Olivier Assayas' New Sophisticated French Film Is About the Decrease in Sophistication 

click to enlarge Juliette Binoche as "Selena" and Vincent Macaigne as "Léonard Spiegel" in Olivier Assayas's Non-Fiction.

COURTESY OF IFC FILMS

Juliette Binoche as "Selena" and Vincent Macaigne as "Léonard Spiegel" in Olivier Assayas's Non-Fiction.

Olivier Assayas, perhaps the greatest living French filmmaker as well as the least predictable, has often addressed transformation in media and the shifting nature of ideas and communication, usually with a sense of reserve bordering on cynicism. He's explored addiction, radical politics and video games, made a five-hour epic about terrorism (Carlos) as well as Bergman-esque family dramas (Summer Hours) and even set a Henry James-like ghost story in the age of text messaging (Personal Shopper), always balancing the drama with a heady flow of ideas. His latest film, Non-Fiction, continues that tradition of cerebral humanism with a remarkable timeliness. It's a comedy of manners set against the uncouth immediacy of online communication.

Alain (Guillaume Canet) is a publisher whose investors expected e-books to swallow the industry, but romantically clings to the virtues of their on-the-shelf precursors. His actress wife Selena (Juliette Binoche) has a recurring role on a cop show called Collusion — a running joke has her insisting that she plays a "crisis management expert," not a cop — but she'd rather be playing the classics. Their friend Léonard (Vincent Macaigne) is a novelist who is surprised to learn than his autobiographical tales of sexual adventures have suddenly been deemed inappropriate by the anonymous voices of the blogosphere. Léonard's wife Valerie (Nora Hamzawi) is working on a political campaign but is frustrated by the belief that integrity and idealism are perceived as a kind of performance.

In other words, they're all sophisticated and intelligent Parisians facing the unfortunate truth that sophistication and intelligence don't carry much weight in a society in which Twitter is considered, in the words of one character, "modern-day haiku," and the loudest or fastest comment outranks the considered opinion.

Taken only at the level of its simple narrative, the film could be reduced to the kind of bed-swapping romance that was once French cinema's calling card to American audiences.
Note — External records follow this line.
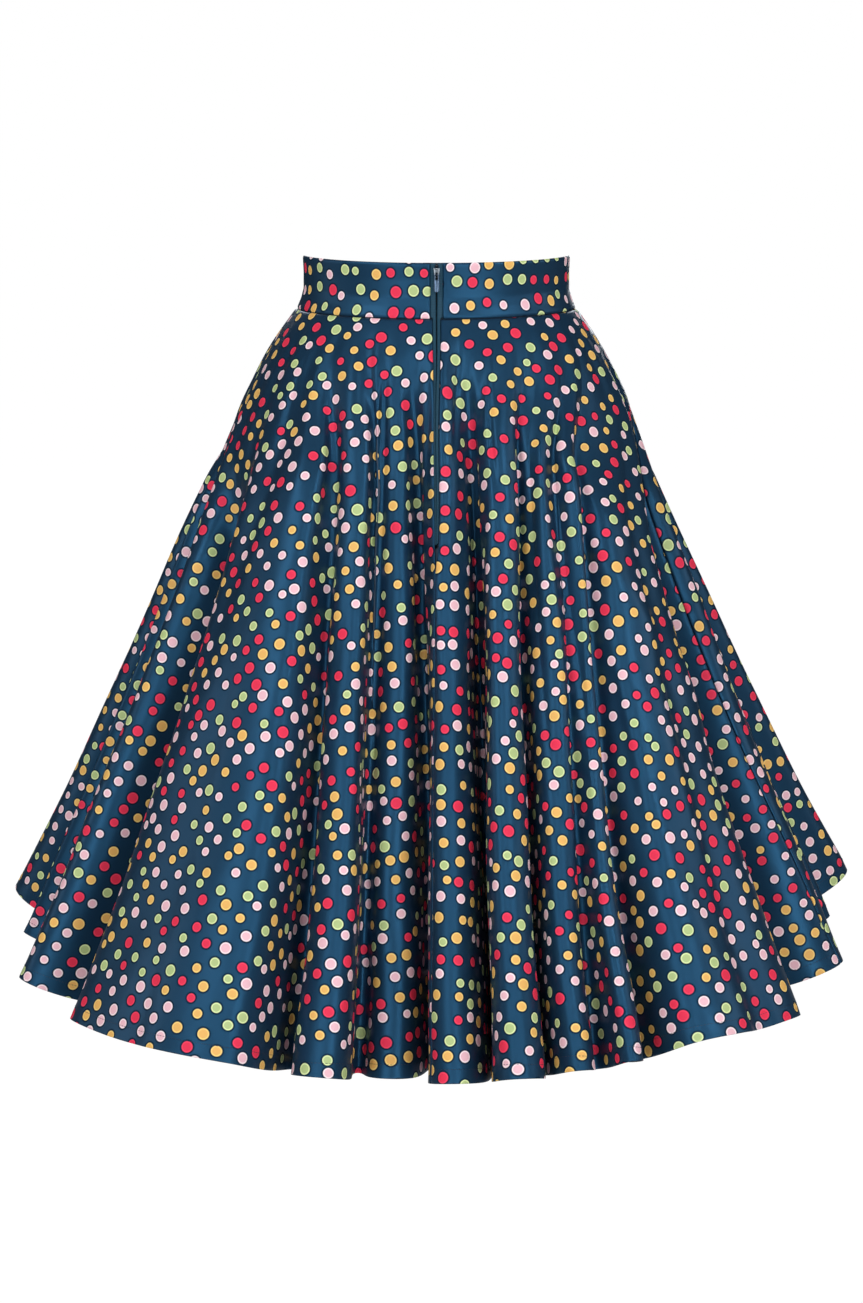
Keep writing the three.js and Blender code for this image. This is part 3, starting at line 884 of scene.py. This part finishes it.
# %% Zip tapes
TAPE_TOP = 0.0004
TAPE_NARROWING = 0.0015
TAPE_SLIT = (0.0008, 0.0004)
TAPE_WALL = 0.0005
RUNNING_GAP = 0.0003
TAPE_SECTION = np.array([
    # share from the slit to the outer edge, depth below the cloth's face
    (0.00, 0.0022),
    (0.02, 0.0012),
    (0.10, 0.0005),
    (0.24, 0.0002),
    (0.42, 0.0003),
    (0.60, 0.0005),
    (0.80, 0.0005),
    (1.00, 0.0009),
])
TAPE_ROWS_ON_BAND = 24
TAPE_ROWS_ON_SKIRT = 125
TAPE_ON_SKIRT_FROM = 0.004
RIBS_PER_METRE = 700
WARPS_PER_METRE = 1700


def zip_line():
    """Rows down the zip: the surface, its share down, and the tape's inner and outer edge."""
    narrow = (TAPE_SLIT[1], SKIRT_GAP - RUNNING_GAP)
    last_wide = (BAND_DEPTH - TAPE_NARROWING) / BAND_DEPTH
    band_rows = [
        (band_surface, down, float(np.interp(down, (0.3, 0.9), TAPE_SLIT)), BAND_GAP - RUNNING_GAP)
        for down in np.linspace(TAPE_TOP / BAND_DEPTH, last_wide, TAPE_ROWS_ON_BAND)
    ]
    downs = np.linspace(TAPE_ON_SKIRT_FROM, ZIP_END, TAPE_ROWS_ON_SKIRT)
    return band_rows + [(band_surface, 1.0, *narrow)] + [(skirt_surface, down, *narrow) for down in downs]


def zip_points(line, offsets, depths):
    """Points across each row of the zip: offsets from the middle in metres, depths below the face."""
    rows = []
    for (surface, down, _, _), across, depth in zip(line, offsets, depths):
        height = np.full(len(across), down)
        share = across / scale_at(surface, 0.0, np.array([down]))[0]
        facing = outward(surface, share, height)
        rows.append(surface(share, height) - facing * depth[:, None])
    return np.array(rows).transpose(1, 0, 2)


def woven_tape():
    finish = Finish("woven_tape")
    place = finish.flat_place()
    warp = (finish.axis(place, "X") * (WARPS_PER_METRE * math.tau)).sine()
    weft = (finish.axis(place, "Y") * (RIBS_PER_METRE * math.tau)).sine()
    ribs = (warp * 0.5 + weft * 0.5) * 0.5 + 0.5
    colour = finish.mix(ribs, srgb(12, 44, 60), srgb(26, 76, 100))
    bump = finish.bump(ribs, 0.5, 0.0002)
    return finish.shade(Base_Color=colour, Roughness=ribs * 0.12 + 0.6, Normal=bump, Specular_IOR_Level=0.3)


TAPE_FINISH = woven_tape()


def tape(side, name):
    line = zip_line()
    steps = TAPE_SECTION if side > 0 else TAPE_SECTION[::-1]
    offsets = [side * (slit + (edge - slit) * steps[:, 0]) for _, _, slit, edge in line]
    points = zip_points(line, offsets, [steps[:, 1]] * len(line))
    run = lengths(points[len(steps) // 2])
    cut = np.stack(np.broadcast_arrays(np.array(offsets).T, -run[None]), axis=-1)
    piece, _ = lay_grid(f"tape_{name}", points, cut)
    piece.data.materials.append(TAPE_FINISH)
    apply(piece, "SOLIDIFY", thickness=TAPE_WALL, offset=-1)
    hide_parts(f"zip_tape_{name}")
    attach(piece, "skirt")
    print(f"tape {name}: {run[-1]:.3f} m long")


tape(1, "right")
tape(-1, "left")

# %% [markdown]
# Behind the slit runs the coil that closes the zip. Its turns are all alike, so one is modelled as a small
# flattened ring, and an array of its points is placed a pitch apart down the line of the zip. All the turns
# are one mesh. Its colour is near black, darker than the tapes, which paints the shade of the slit.

# %% Zip coil
COIL_DEPTH = 0.0032
COIL_PITCH = 0.0013
COIL_RING = (0.0010, 0.00026)
COIL_FLAT = 0.62
COIL_LEAN = 0.25


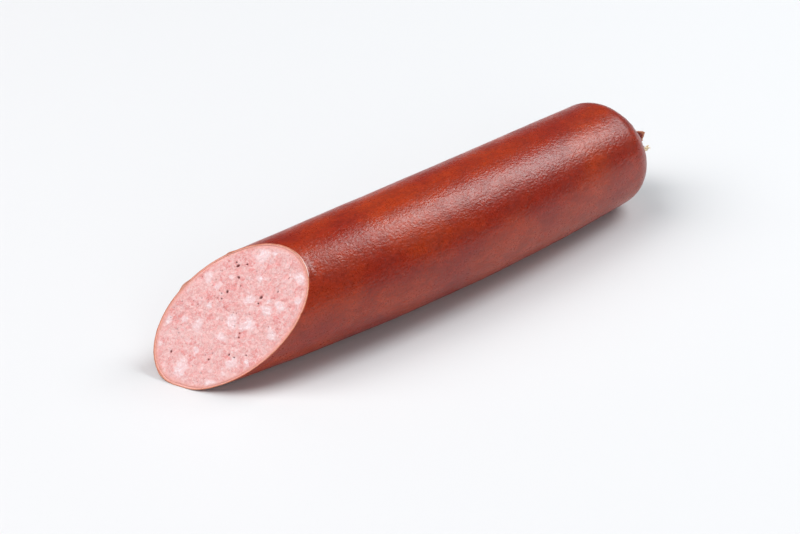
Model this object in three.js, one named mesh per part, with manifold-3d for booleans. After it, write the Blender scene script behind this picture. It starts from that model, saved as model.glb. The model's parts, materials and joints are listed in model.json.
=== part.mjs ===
// A length of cured sausage, cut on the slant at one end and tied with twine at the other.
// Three real pieces: the meat filling, the casing round it and the twine that ties the neck.
// Millimetres, +Z up. The sausage lies along X on the plane z = 0, with the cut end towards -X.

import * as THREE from "three";
import { mergeVertices } from "three/addons/utils/BufferGeometryUtils.js";
import Module from "manifold-3d";

const { degToRad, lerp, mapLinear, smoothstep } = THREE.MathUtils;

// Body: all distances "along" run on the centre line from the middle of the cut towards the tie.
const MIDDLE_RADIUS = 22.5; // thickest, half way along
const CUT_RADIUS = 20.7; // at the middle of the cut
const SHOULDER_RADIUS = 21.4; // where the closed end starts to round off
const SHOULDER_ALONG = 179.7;
const CROWN_LENGTH = 15.8; // from the shoulder to the tied neck
const CROWN_POWER = 2.2; // 2 is an ellipse, more is squarer
const BEND_RADIUS = 816; // the sausage lies in a gentle arc
const PRESSED_FLAT = 0.5; // how far its own weight flattens the underside
const SPARE_LENGTH = 34; // made past the middle of the cut, then sliced off

// Casing
const CASING_WALL = 0.6; // dried casing with the smoked crust that clings to it
const FILLING_GAP = 0.05; // film between the casing and the filling
const NECK_RADIUS = 4.1;
const NECK_LENGTH = 5.4;
const NECK_DROP = 2.5; // the tied neck sits a little below the centre line
const TAIL_LENGTH = 5.8;
const TAIL_RADIUS = 5;
const TAIL_FLARE = { along: 0.3, widened: 0.55 }; // most of the flare comes in the first third
const TAIL_CUP_DEPTH = 3.5; // hollow in the end of the tail
const TAIL_PLEATS = 7;
const PLEAT_DEPTH = { crown: 0.02, neck: 0.06, tail: 0.16 }; // as a share of the radius

// Knife cut
const CUT_ANGLE = degToRad(41.35); // between the cut face and the centre line
const CUT_ROLL = degToRad(29.2); // the face looks up and this far round to the -Y side

// Twine
const TWINE_RADIUS = 0.8;
const TWINE_TURNS = 2;
const TURN_GAP = 0.1; // between one turn and the next
const CLEARANCE = 0.3; // between the twine and the casing
const KNOT_ROUND = degToRad(215); // round the neck from +Y towards +Z: -Y side, low
const KNOT_REACH = { along: 2, round: 0.28 }; // half of the strand that crosses the turns (mm, radians)
const KNOT_LIFT = { top: 1.3, foot: 0.4 }; // how far the crossing strand rides up over the turns
// The two cut ends of the knot: one lies along the tail, the other points down and out.
const FREE_ENDS = [
  { length: 7.5, lean: 83, rootRound: 206, tipRound: 188 },
  { length: 10, lean: 40, rootRound: 224, tipRound: 248 },
]; // mm, then degrees: lean from straight out towards the tail, places round the neck

// Mesh fineness
const AROUND = 48;
const BODY_STEPS = 14;
const CROWN_STEPS = 9;
const TWINE_SIDES = 10;
const STEPS_PER_TURN = 24;

const COLOURS = { filling: 0xd89a94, casing: 0x8f2c14, twine: 0xe6dcc0 };

const NECK_ALONG = SHOULDER_ALONG + CROWN_LENGTH;
const TAIL_ALONG = NECK_ALONG + NECK_LENGTH;
const TAIL_END = TAIL_ALONG + TAIL_LENGTH;
const MIDDLE_ALONG = NECK_ALONG / 2;
const wasm = await Module();
wasm.setup();

// ---- Shape of the stuffed body ----

// Radius before the closed end rounds off: one smooth swell through cut, middle and shoulder.
function swellRadius(along) {
  const share = along / SHOULDER_ALONG;
  return (
    CUT_RADIUS * (1 - share) * (1 - 2 * share) +
    MIDDLE_RADIUS * 4 * share * (1 - share) +
    SHOULDER_RADIUS * share * (2 * share - 1)
  );
}

// Height of the centre line: the underside always reaches the table, and the neck droops.
function centreHeight(along) {
  if (along <= SHOULDER_ALONG) return swellRadius(along) - PRESSED_FLAT;
  const droop = smoothstep(along, SHOULDER_ALONG, NECK_ALONG);
  return SHOULDER_RADIUS - PRESSED_FLAT - NECK_DROP * droop;
}

// The centre line's own axes at a place along it: forward, sideways (+Y side) and up.
function centreFrame(along) {
  const heading = (along - MIDDLE_ALONG) / BEND_RADIUS;
  return {
    point: new THREE.Vector3(
      BEND_RADIUS * Math.sin(heading),
      BEND_RADIUS * (1 - Math.cos(heading)),
      centreHeight(along),
    ),
    forward: new THREE.Vector3(Math.cos(heading), Math.sin(heading), 0),
    sideways: new THREE.Vector3(-Math.sin(heading), Math.cos(heading), 0),
    up: new THREE.Vector3(0, 0, 1),
  };
}

function placeOnCentreLine(along, sideways, up) {
  const frame = centreFrame(along);
  return frame.point.addScaledVector(frame.sideways, sideways).addScaledVector(frame.up, up);
}

// Share of the radius by which the gathered casing folds in and out.
function pleatDepth(along) {
  const { crown, neck, tail } = PLEAT_DEPTH;
  if (along > TAIL_ALONG) return mapLinear(along, TAIL_ALONG, TAIL_END, neck, tail);
  if (along > NECK_ALONG) return neck;
  return crown * smoothstep(along, NECK_ALONG - CROWN_LENGTH / 2, NECK_ALONG);
}

// ---- Profiles: a radius (x) for each place along the centre line (y) ----

// The swelling body and the crown that closes it, drawn in by `inset` all round.
function bodyProfile(inset, smallestRadius) {
  const points = [];
  for (let step = 0; step <= BODY_STEPS; step++) {
    const along = lerp(-SPARE_LENGTH, SHOULDER_ALONG, step / BODY_STEPS);
    points.push(new THREE.Vector2(swellRadius(along) - inset, along));
  }
  const radius = SHOULDER_RADIUS - inset;
  const length = CROWN_LENGTH - inset;
  const lastTurn = Math.acos((smallestRadius / radius) ** (CROWN_POWER / 2));
  for (let step = 1; step <= CROWN_STEPS; step++) {
    const turn = (lastTurn * step) / CROWN_STEPS;
    points.push(
      new THREE.Vector2(
        radius * Math.cos(turn) ** (2 / CROWN_POWER),
        SHOULDER_ALONG + length * Math.sin(turn) ** (2 / CROWN_POWER),
      ),
    );
  }
  return points;
}

// The body on its own, closed on the centre line at both ends and drawn in by `inset`.
function closedBodyProfile(inset) {
  const skin = bodyProfile(inset, 0);
  return [new THREE.Vector2(0, -SPARE_LENGTH), ...skin.slice(0, -1), new THREE.Vector2(0, skin.at(-1).y)];
}

// The outside of the casing: body, crown, tied neck and the cupped tail beyond it.
function outsideProfile() {
  const { along, widened } = TAIL_FLARE;
  const rim = 2 * CASING_WALL; // the gathered casing is thicker than one wall
  return [
    new THREE.Vector2(0, -SPARE_LENGTH),
    ...bodyProfile(0, NECK_RADIUS),
    new THREE.Vector2(NECK_RADIUS, TAIL_ALONG),
    new THREE.Vector2(lerp(NECK_RADIUS, TAIL_RADIUS, widened), lerp(TAIL_ALONG, TAIL_END, along)),
    new THREE.Vector2(TAIL_RADIUS, TAIL_END),
    new THREE.Vector2(TAIL_RADIUS - rim, TAIL_END),
    new THREE.Vector2(NECK_RADIUS - rim, TAIL_END - TAIL_CUP_DEPTH / 2),
    new THREE.Vector2(0, TAIL_END - TAIL_CUP_DEPTH),
  ];
}

// ---- Geometry helpers ----

// A closed mesh as a solid: shared vertices merged, and the slivers at a lathe's poles dropped.
function toSolid(geometry) {
  const bare = new THREE.BufferGeometry();
  bare.setAttribute("position", geometry.getAttribute("position"));
  bare.setIndex(geometry.index);
  const merged = mergeVertices(bare, 1e-4);
  const corners = merged.index.array;
  const kept = [];
  for (let i = 0; i < corners.length; i += 3) {
    const [a, b, c] = corners.slice(i, i + 3);
    if (a !== b && b !== c && c !== a) kept.push(a, b, c);
  }
  return new wasm.Manifold(
    new wasm.Mesh({
      numProp: 3,
      vertProperties: new Float32Array(merged.attributes.position.array),
      triVerts: new Uint32Array(kept),
    }),
  );
}

function toMesh(name, solid, colour, roughness) {
  const { vertProperties, triVerts } = solid.getMesh();
  const geometry = new THREE.BufferGeometry();
  geometry.setAttribute("position", new THREE.BufferAttribute(vertProperties, 3));
  geometry.setIndex(new THREE.BufferAttribute(triVerts, 1));
  geometry.computeVertexNormals();
  const mesh = new THREE.Mesh(
    geometry,
    new THREE.MeshStandardMaterial({ color: colour, roughness, metalness: 0 }),
  );
  mesh.name = name;
  return mesh;
}

// Turns a profile round the centre line, bends it along the arc and presses it on the table.
// `lift` keeps the pressed part of an inner surface above the table by the wall that lies under it.
function turnedOnCentreLine(profile, lift, pleats) {
  const geometry = new THREE.LatheGeometry(profile, AROUND);
  const position = geometry.getAttribute("position");
  for (let i = 0; i < position.count; i++) {
    const along = position.getY(i);
    const round = Math.atan2(position.getX(i), position.getZ(i));
    const fold = 1 + pleatDepth(along) * Math.cos(pleats * round);
    const radius = Math.hypot(position.getX(i), position.getZ(i)) * (pleats > 0 ? fold : 1);
    const place = placeOnCentreLine(along, radius * Math.cos(round), radius * Math.sin(round));
    position.setXYZ(i, place.x, place.y, Math.max(place.z, lift));
  }
  return toSolid(geometry);
}

// A closed tube of round section along a curve.
function twineAlong(points, steps) {
  const section = new THREE.Shape();
  section.absarc(0, 0, TWINE_RADIUS, 0, 2 * Math.PI, false);
  return toSolid(
    new THREE.ExtrudeGeometry(section, {
      extrudePath: new THREE.CatmullRomCurve3(points),
      steps,
      curveSegments: TWINE_SIDES / 2,
    }),
  );
}

// ---- The pieces ----

// Everything on the waste side of the slanting knife cut.
function knifeBlock() {
  const { forward, sideways, up, point } = centreFrame(0);
  const faceNormal = forward
    .multiplyScalar(-Math.sin(CUT_ANGLE))
    .addScaledVector(up, Math.cos(CUT_ANGLE) * Math.cos(CUT_ROLL))
    .addScaledVector(sideways, -Math.cos(CUT_ANGLE) * Math.sin(CUT_ROLL));
  const size = 6 * MIDDLE_RADIUS;
  const block = new THREE.BoxGeometry(size, size, size).translate(0, 0, size / 2);
  block.applyQuaternion(new THREE.Quaternion().setFromUnitVectors(new THREE.Vector3(0, 0, 1), faceNormal));
  block.translate(point.x, point.y, point.z);
  return toSolid(block);
}

function filling(knife) {
  const inset = CASING_WALL + FILLING_GAP;
  const whole = turnedOnCentreLine(closedBodyProfile(inset), inset, 0);
  return toMesh("filling", whole.subtract(knife), COLOURS.filling, 0.5);
}

function casing(knife) {
  const outside = turnedOnCentreLine(outsideProfile(), 0, TAIL_PLEATS);
  const inside = turnedOnCentreLine(closedBodyProfile(CASING_WALL), CASING_WALL, 0);
  return toMesh("casing", outside.subtract(inside).subtract(knife), COLOURS.casing, 0.4);
}

// Turns round the neck, a strand knotted across them, and the two short cut ends of the knot.
function tieTwine() {
  const turnRadius = NECK_RADIUS * (1 + PLEAT_DEPTH.neck) + CLEARANCE + TWINE_RADIUS;
  const pitch = 2 * TWINE_RADIUS + TURN_GAP;
  const middle = NECK_ALONG + CLEARANCE + TWINE_RADIUS + (TWINE_TURNS * pitch) / 2;
  const onNeck = (along, radius, round) =>
    placeOnCentreLine(along, radius * Math.cos(round), radius * Math.sin(round));

  const turnSteps = TWINE_TURNS * STEPS_PER_TURN;
  const turns = Array.from({ length: turnSteps + 1 }, (_, step) => {
    const turned = step / STEPS_PER_TURN;
    const along = middle + pitch * (turned - TWINE_TURNS / 2);
    return onNeck(along, turnRadius, KNOT_ROUND + 2 * Math.PI * turned);
  });

  const crossing = [-1, -0.5, 0, 0.5, 1].map((share) =>
    onNeck(
      middle + share * KNOT_REACH.along,
      turnRadius + lerp(KNOT_LIFT.top, KNOT_LIFT.foot, share * share),
      KNOT_ROUND + share * KNOT_REACH.round,
    ),
  );

  const freeEnd = ({ length, lean, rootRound, tipRound }) =>
    [0, 0.3, 0.65, 1].map((share) =>
      onNeck(
        middle + length * share * Math.sin(degToRad(lean)),
        turnRadius + TWINE_RADIUS + length * share * Math.cos(degToRad(lean)),
        degToRad(lerp(rootRound, tipRound, share)),
      ),
    );

  const twine = twineAlong(turns, turnSteps)
    .add(twineAlong(crossing, 10))
    .add(twineAlong(freeEnd(FREE_ENDS[0]), 8))
    .add(twineAlong(freeEnd(FREE_ENDS[1]), 8));
  return toMesh("tie_twine", twine, COLOURS.twine, 0.9);
}

const knife = knifeBlock();
const sausage = new THREE.Group();
sausage.add(filling(knife), casing(knife), tieTwine());

// The origin is the middle of the footprint box, on the table.
const box = new THREE.Box3().setFromObject(sausage);
sausage.position.set(-(box.min.x + box.max.x) / 2, -(box.min.y + box.max.y) / 2, -box.min.z);

export default sausage;
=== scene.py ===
"""A length of smoked cured sausage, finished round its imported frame.

The casing, the cut filling and the tie are modelled here at the frame's own sizes, and stand for its
three plain solids. Metres, +Z up: the cut end is towards -X, the tied end towards +X.
"""

import json
import math
import random

import bpy
import numpy as np
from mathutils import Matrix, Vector, noise


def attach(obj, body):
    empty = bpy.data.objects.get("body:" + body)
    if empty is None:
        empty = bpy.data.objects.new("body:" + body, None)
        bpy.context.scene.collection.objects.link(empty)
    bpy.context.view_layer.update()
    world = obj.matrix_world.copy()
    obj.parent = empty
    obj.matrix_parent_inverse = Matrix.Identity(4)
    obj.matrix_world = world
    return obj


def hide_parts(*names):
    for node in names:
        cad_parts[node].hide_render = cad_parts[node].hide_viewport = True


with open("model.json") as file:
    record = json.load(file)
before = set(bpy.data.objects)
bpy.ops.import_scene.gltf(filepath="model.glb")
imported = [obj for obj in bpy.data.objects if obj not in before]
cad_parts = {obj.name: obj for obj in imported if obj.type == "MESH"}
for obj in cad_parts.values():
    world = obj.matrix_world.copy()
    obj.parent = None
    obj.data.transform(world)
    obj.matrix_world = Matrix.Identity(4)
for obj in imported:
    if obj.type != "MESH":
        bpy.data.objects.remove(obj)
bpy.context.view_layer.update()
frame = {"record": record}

MM = 0.001

# ---- Sizes of the stuffed body, as in the frame ----
# "along" runs on the bent centre line from the middle of the cut towards the tie. "turn" goes round it,
# from the +Y side (0) over the top (90 degrees) to the -Y side (180 degrees).
MIDDLE_RADIUS = 22.5 * MM
CUT_RADIUS = 20.7 * MM
SHOULDER_RADIUS = 21.4 * MM
SHOULDER_ALONG = 179.7 * MM
CROWN_LENGTH = 15.8 * MM
CROWN_POWER = 2.2
BEND_RADIUS = 816 * MM
PRESSED_FLAT = 0.5 * MM
NECK_RADIUS = 4.1 * MM
NECK_LENGTH = 5.4 * MM
NECK_DROP = 2.5 * MM
TAIL_LENGTH = 5.8 * MM
TAIL_RADIUS = 5 * MM
CASING_WALL = 0.6 * MM
FILLING_GAP = 0.05 * MM
CUT_ANGLE = math.radians(41.35)
CUT_ROLL = math.radians(29.2)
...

Selena is sleeping with Léonard (who avoids suspicion by dropping hints that the TV-star love interest of his latest book is a popular talk show host), while Alain is sleeping with Laure, the young woman guiding his company's digital transition. While they all express concern about the implications of their tangled romantic paths, they also manage to shrug them off with little regret; it's just part of their flawed human natures. (When Léonard confesses his infidelity to his wife, she reminds him that he's already revealed it in his novel.)

The twists and turns of love and marriage are ultimately mere structural devices to hold up Assayas' more pressing concern. Non-Fiction is a cautionary statement, a broadside about the limitations of "new media" and the difficulty of resisting the consumerist/conformist culture it has created. The four protagonists — most vocally, Alain — find themselves in a world where ideas have been replaced by dogmatic reactions, where superficiality is encouraged and faux outrage is the favored, automatic response. (At a book signing, audience members whose sole knowledge of his book come from what they're seen in blogs accuse Léonard of having appropriated the lives of his characters and eliminating their right to tell their own story.) The arguments tend to be a little lopsided, but the admonitory tone of Non-Fiction is well-earned.

Assayas doesn't provide a solution, but he wants to sound the alarm about the digital world's tendency toward groupthink and its relentless marketing of novelty. Faced with an online culture where anyone with a cellphone camera can become an "influencer" and the Next Big Thing has a shelf life of about seventeen hours, Alain rightfully observes that "addiction is our new default setting."

This is not to suggest that Non-Fiction is a lengthy Luddite screed or a hysterical anti-tech sermon. Assayas' films may be brimming with ideas, but they're always placed in the believable context of his characters. He's not a grumpy old crank muttering his disenchantment with social media; he's showing how real people and real social environments respond to it, sometimes with alarm, but more often with understanding and humor. (There's a brief, memorable discussion of the relative cultural weight of Michael Haneke's The White Ribbon and Star Wars: The Force Awakens.) Like most of Assayas' work, Non-Fiction is spontaneous, lively and uncannily relevant. It's an engaging and intelligent film that assumes the same of the viewer.